Что историю всех феноменов моральности можно упростить в такой степени, как полагал Шопенгауэр, а именно так, чтобы в корне всякого морального ощущения можно было отыскать сострадание, до такой степени вздора и наивности мог дойти только мыслитель, который был совершенно лишен всякого исторического инстинкта и которому самым удивительным образом удалось ускользнуть от влияния даже того могучего воспитания к историзму, через которое немцы прошли от Гердера до Гегеля.
Мое «сострадание». Это чувство, которому я не сумел бы подыскать подходящего названия: я ощущаю его там, где я вижу расточительную трату драгоценных способностей; у Лютера, например, какая сила и какие нелепые заоблачные проблемы! (В то время, когда во Франции уже был возможен храбрый и бодрый скептицизм такого мыслителя, как Монтень!) Или там, где я вижу, что кто-нибудь благодаря случайности остается далеко позади того, что из него могло бы выйти. Или даже при мысли о жребии человечества, как в тех случаях, когда я с чувством страха и презрения присматриваюсь к европейской политике настоящего времени, которая, как бы там ни было, тоже трудится над тканью всего человеческого будущего. Да, что могло бы выйти из «человека», если бы! Это – «моя форма сострадания», хотя для меня и не существует страждущего, которому я бы сострадал.

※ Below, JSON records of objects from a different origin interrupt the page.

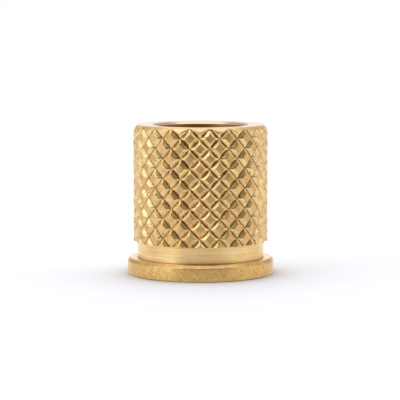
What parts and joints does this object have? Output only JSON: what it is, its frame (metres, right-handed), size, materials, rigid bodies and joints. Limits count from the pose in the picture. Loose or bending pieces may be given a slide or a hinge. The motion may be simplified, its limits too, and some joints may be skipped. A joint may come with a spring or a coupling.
{
  "type": "threaded insert",
  "caption": "Flanged brass threaded insert: diamond-knurled barrel over a plain neck and flange, with a screw thread right through and a plain mouth at the open end.",
  "frame": {"origin": "centre of the flange's underside", "axes": "+Z along the axis, from the flange to the open end; X and Y are equal, and a groove crossing of the knurl faces -Y"},
  "size_m": [0.013, 0.013, 0.0133],
  "materials": {
    "brass": "turned and rolled free-cutting brass, satin, lightly tarnished"
  },
  "bodies": {
    "root": {"insert_body": "brass"}
  },
  "joints": []
}
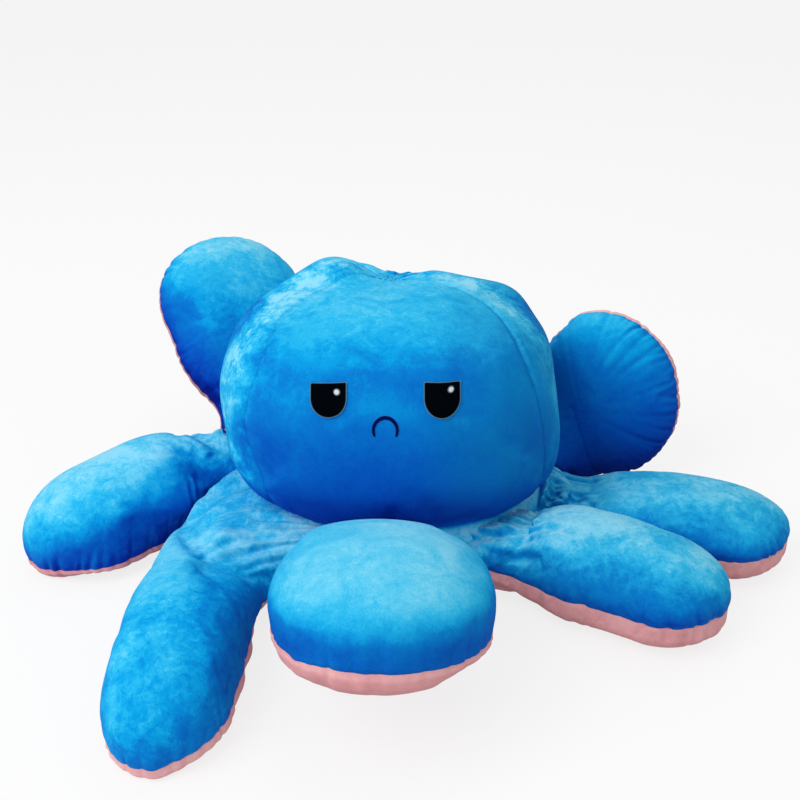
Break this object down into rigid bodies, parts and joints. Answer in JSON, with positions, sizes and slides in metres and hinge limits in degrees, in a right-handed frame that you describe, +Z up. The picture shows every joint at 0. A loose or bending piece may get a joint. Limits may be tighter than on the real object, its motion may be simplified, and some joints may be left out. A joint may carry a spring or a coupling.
{
  "type": "plush octopus toy",
  "caption": "Giant reversible plush octopus: soft bowl-shaped head with a grumpy face and a hand pocket underneath, and padded legs that turn where they are sewn on.",
  "frame": {"origin": "on the floor, under the middle of the toy's outline", "axes": "+Z up, -Y the way the face looks, +X to the right of someone who looks at the face"},
  "size_m": [0.9342, 0.9234, 0.3052],
  "materials": {
    "blue_velvet": "short-pile velvet",
    "pink_velvet": "short-pile velvet",
    "fibre_filling": "loose polyester fibre",
    "black_patch": "satin embroidery",
    "white_patch": "satin embroidery",
    "navy_thread": "satin embroidery"
  },
  "bodies": {
    "head": {"head_panel_front": "blue_velvet", "head_panel_left": "blue_velvet", "head_panel_right": "blue_velvet", "head_panel_back": "blue_velvet", "head_filling": "fibre_filling", "pocket_lining": "pink_velvet", "foot_ring": "pink_velvet", "eye_left": "black_patch", "eye_right": "black_patch", "eye_glint_left": "white_patch", "eye_glint_right": "white_patch", "mouth_stitching": "navy_thread"},
    "leg_front": {"leg_front_top_cover": "blue_velvet", "leg_front_under_cover": "pink_velvet", "leg_front_filling": "fibre_filling"},
    "leg_front_right": {"leg_front_right_top_cover": "blue_velvet", "leg_front_right_under_cover": "pink_velvet", "leg_front_right_filling": "fibre_filling"},
    "leg_right": {"leg_right_top_cover": "blue_velvet", "leg_right_under_cover": "pink_velvet", "leg_right_filling": "fibre_filling"},
    "leg_back_right": {"leg_back_right_top_cover": "blue_velvet", "leg_back_right_under_cover": "pink_velvet", "leg_back_right_filling": "fibre_filling"},
    "leg_back": {"leg_back_top_cover": "blue_velvet", "leg_back_under_cover": "pink_velvet", "leg_back_filling": "fibre_filling"},
    "leg_back_left": {"leg_back_left_top_cover": "blue_velvet", "leg_back_left_under_cover": "pink_velvet", "leg_back_left_filling": "fibre_filling"},
    "leg_left": {"leg_left_top_cover": "blue_velvet", "leg_left_under_cover": "pink_velvet", "leg_left_filling": "fibre_filling"},
    "leg_front_left": {"leg_front_left_top_cover": "blue_velvet", "leg_front_left_under_cover": "pink_velvet", "leg_front_left_filling": "fibre_filling"}
  },
  "joints": [
    {"name": "leg_front_hinge", "type": "hinge", "parent": "head", "child": "leg_front", "pos_m": [-0.02696, -0.17733, 0.064], "axis": [-1, 0, 0], "range_deg": [-57, 16]},
    {"name": "leg_front_right_hinge", "type": "hinge", "parent": "head", "child": "leg_front_right", "pos_m": [0.11024, -0.14198, 0.0375], "axis": [-0.2924, -0.9563, 0], "range_deg": [-40, 42]},
    {"name": "leg_right_hinge", "type": "hinge", "parent": "head", "child": "leg_right", "pos_m": [0.16674, -0.02107, 0.0375], "axis": [-0.1564, -0.9877, 0], "range_deg": [-40, 50]},
    {"name": "leg_back_right_hinge", "type": "hinge", "parent": "head", "child": "leg_back_right", "pos_m": [0.11806, 0.12018, 0.064], "axis": [0.2756, -0.9613, 0], "range_deg": [-50, 8]},
    {"name": "leg_back_hinge", "type": "hinge", "parent": "head", "child": "leg_back", "pos_m": [-0.01808, 0.16185, 0.0375], "axis": [0.9994, -0.0349, 0], "range_deg": [-40, 50]},
    {"name": "leg_back_left_hinge", "type": "hinge", "parent": "head", "child": "leg_back_left", "pos_m": [-0.15281, 0.1304, 0.064], "axis": [0.7314, 0.682, 0], "range_deg": [-80, 0]},
    {"name": "leg_left_hinge", "type": "hinge", "parent": "head", "child": "leg_left", "pos_m": [-0.21366, 0.02231, 0.0375], "axis": [-0.2419, 0.9703, 0], "range_deg": [-40, 42]},
    {"name": "leg_front_left_hinge", "type": "hinge", "parent": "head", "child": "leg_front_left", "pos_m": [-0.19219, -0.10484, 0.0375], "axis": [-0.9336, 0.3584, 0], "range_deg": [-40, 45]}
  ]
}
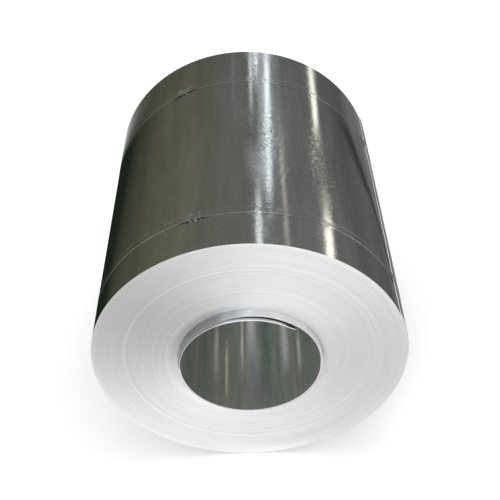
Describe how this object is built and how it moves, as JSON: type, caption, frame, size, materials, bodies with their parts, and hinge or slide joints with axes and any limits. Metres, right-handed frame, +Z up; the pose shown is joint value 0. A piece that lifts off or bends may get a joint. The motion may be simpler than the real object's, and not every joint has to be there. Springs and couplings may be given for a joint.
{
  "type": "steel coil",
  "caption": "Coil of wide steel strip lying on its side, with an open bore, inner turns slid forwards at one end, and sealed steel straps round its outside.",
  "frame": {"origin": "on the ground, under the middle of the coil's full length", "axes": "+Z up, +Y along the coil's axis from its front end to its back end, +X to the right when seen from the front"},
  "size_m": [1.1521, 1.2936, 1.1499],
  "materials": {
    "strip": "smooth galvanised steel strip, rolled lengthwise",
    "strap": "bright steel strapping with rounded edges",
    "seal": "zinc-plated sheet, crimped"
  },
  "bodies": {
    "root": {"steel_coil": "strip", "strap_front": "strap", "strap_rear": "strap", "seal_front": "seal", "seal_rear": "seal"}
  },
  "joints": []
}
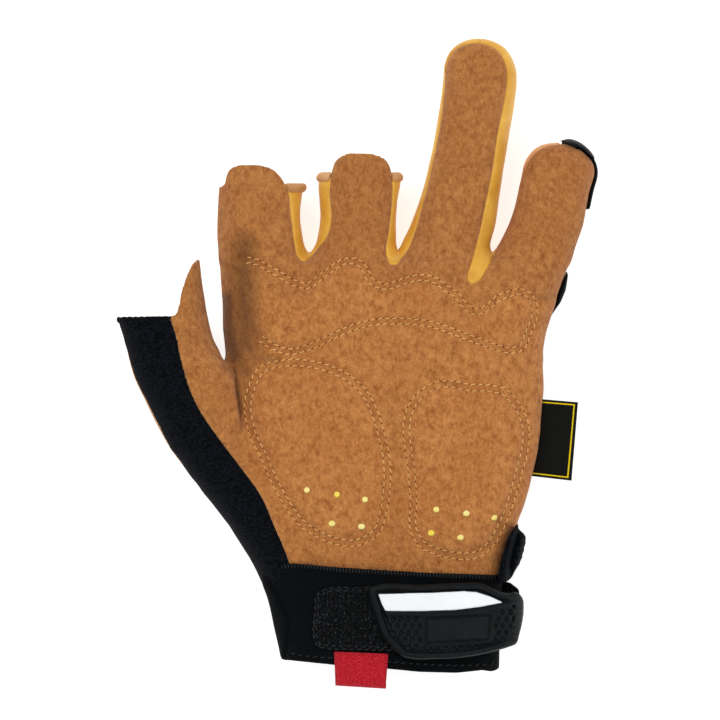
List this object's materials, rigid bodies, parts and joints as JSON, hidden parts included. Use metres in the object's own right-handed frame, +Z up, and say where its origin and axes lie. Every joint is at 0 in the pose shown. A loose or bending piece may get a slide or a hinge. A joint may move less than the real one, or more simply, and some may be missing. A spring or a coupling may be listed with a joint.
{
  "type": "framer work glove",
  "caption": "Left-hand framer work glove lying palm up: open thumb, index and middle, suede palm with pads, knit side, wrist closure.",
  "frame": {"origin": "centre of the glove's box, on the surface that it lies on", "axes": "+Y from the wrist to the fingertips, +Z up out of the palm, +X towards the little finger"},
  "size_m": [0.1708, 0.2306, 0.0466],
  "materials": {
    "suede": "brown suede with a short nap, matt",
    "yellow_leather": "smooth yellow-gold leather, low sheen",
    "tan_leather": "tan leather, low sheen",
    "black_knit": "black ribbed stretch knit",
    "cuff_fabric": "black stretch fabric over thin foam",
    "loop_fabric": "black brushed loop fabric",
    "moulded_rubber": "satin black moulded rubber",
    "id_gloss": "glossy white panel",
    "red_webbing": "red ribbed webbing",
    "label_fabric": "black woven label with a yellow frame"
  },
  "bodies": {
    "root": {"palm_leather": "suede", "thumb_leather": "suede", "index_leather": "suede", "middle_leather": "suede", "ring_leather": "suede", "pinky_leather": "suede", "fourchette_index_middle": "yellow_leather", "fourchette_middle_ring": "yellow_leather", "fourchette_ring_pinky": "yellow_leather", "index_back": "yellow_leather", "middle_back": "yellow_leather", "ring_back": "yellow_leather", "pinky_back": "yellow_leather", "thumb_back": "tan_leather", "index_hem": "tan_leather", "middle_hem": "tan_leather", "side_panel": "black_knit", "back_panel": "black_knit", "cuff": "cuff_fabric", "wrist_binding": "cuff_fabric", "loop_patch": "loop_fabric", "closure_strap": "loop_fabric", "closure_tab": "moulded_rubber", "id_panel": "id_gloss", "pull_tab": "red_webbing", "side_label": "label_fabric", "knuckle_guard": "moulded_rubber", "index_guard": "moulded_rubber", "middle_guard": "moulded_rubber", "ring_guard": "moulded_rubber", "pinky_guard": "moulded_rubber"}
  },
  "joints": []
}
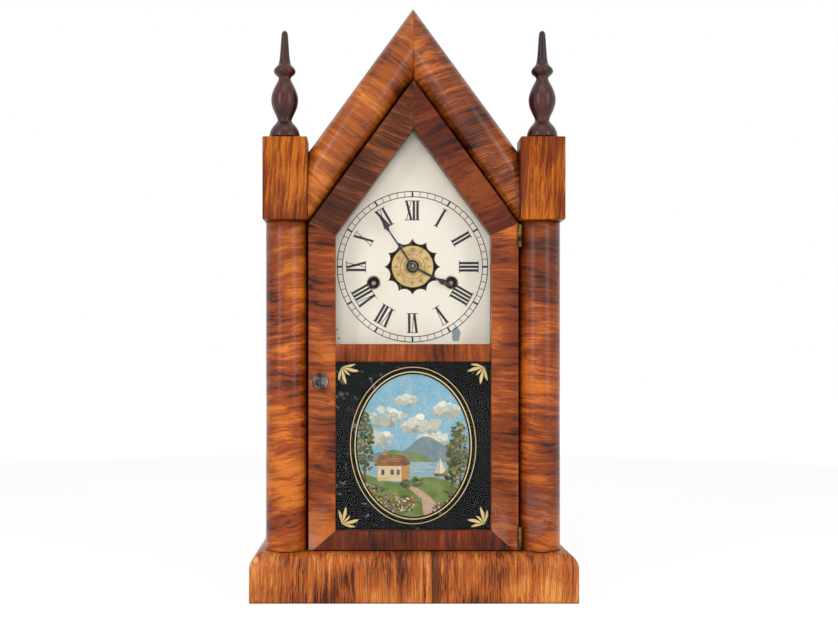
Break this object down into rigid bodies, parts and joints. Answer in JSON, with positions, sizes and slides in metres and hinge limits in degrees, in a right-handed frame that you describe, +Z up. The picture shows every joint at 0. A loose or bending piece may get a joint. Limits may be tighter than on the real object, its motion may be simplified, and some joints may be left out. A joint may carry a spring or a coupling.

Сострадание есть расточительность чувства, вредный для морального здоровья паразит; «не может быть обязанности, предписывающей увеличивать на свете количество страдания». Когда благодетельствуют только из сострадания, то благодеяние, собственно, оказывается самому себе, а не другому. Сострадание покоится не на максимах, а на аффектах; оно патологично. Чужое страдание заражает нас, сострадание – это зараза.
Того эгоизма, который ограничился бы самим собой и не выходил бы за пределы отдельной личности, не существует, следовательно, вовсе нет и того «дозволенного», «морально индифферентного» эгоизма, о котором вы говорите. Свое «я» всегда поощряется за счет другого; «жизнь живет всегда на средства другой жизни», кто этого не понимает, тот не сделал по отношению к себе даже первого шага к честности.
«Субъект» только фикция: ego, о котором говорят, когда порицают эгоизм, совсем не существует.
Ведь «я» – которое не тождественно с целостным управлением нашим существом – есть только логический синтез в форме понятия, следовательно, нет никаких поступков из «эгоизма».
Так как всякое влечение неинтеллигентно, то по отношению к нему невозможна точка зрения «полезности». Всякое влечение, находясь в действии, требует жертвы силой и другими влечениями: в конце концов оно задерживается, иначе оно погубило бы все благодаря расточению сил. Итак, «неэгоистичное», приносящее жертвы, неблагоразумное не есть нечто исключительное: оно общо всем влечениям, влечения не думают о пользе целого ego (потому что они вообще не думают!), они действуют вразрез нашей пользе, против ego и часто также в интересах ego – без всякой вины со своей стороны и в том и в другом случае.
Происхождение моральных ценностей. Эгоизм имеет ту же самую ценность, какую имеет в смысле физиологическом тот, кому он принадлежит. Всякий отдельный индивид представляет собой всю линию развития (а не только, как понимает его мораль, нечто такое, что возникает с момента рождения). Если он представляет подъем линии «человек», то его ценность действительно громадна, и забота о сохранении и споспешествовании его росту должна по праву быть чрезвычайной. (Забота о грядущем в его лице будущем – вот что дает удавшемуся отдельному индивиду такое экстраординарное право на эгоизм.) Если он представляет нисходящую линию, упадок, хроническое заболевание, то ценность его незначительна; и первое, на что нужно обратить внимание, – это на то, чтобы он возможно меньше отнимал места, силы и солнечного света у удавшихся. В этом случае на общество падает задача подавления эгоизма (который иногда проявляется в нелепой, болезненной, бунтовщической форме), идет ли дело о единицах или о целых приходящих в упадок, захиревших народных классах. Учение и религия «любви», подавления самоутверждения, страдания, терпения, взаимопомощи, взаимности в слове и деле может иметь внутри таких классов очень высокую ценность, даже с точки зрения господствующих; ибо они подавляют чувства соперничества, мстительности, зависти – чувства слишком естественные для обездоленных; даже в форме идеала смирения и послушания они обожествляют в глазах этих слоев рабское состояние подвластных, бедность, болезнь, унижение. Этим объясняется, почему господствующие классы (или расы) и отдельные индивиды всегда поощряли культ самоотвержения, евангелие униженных, «Бога на кресте».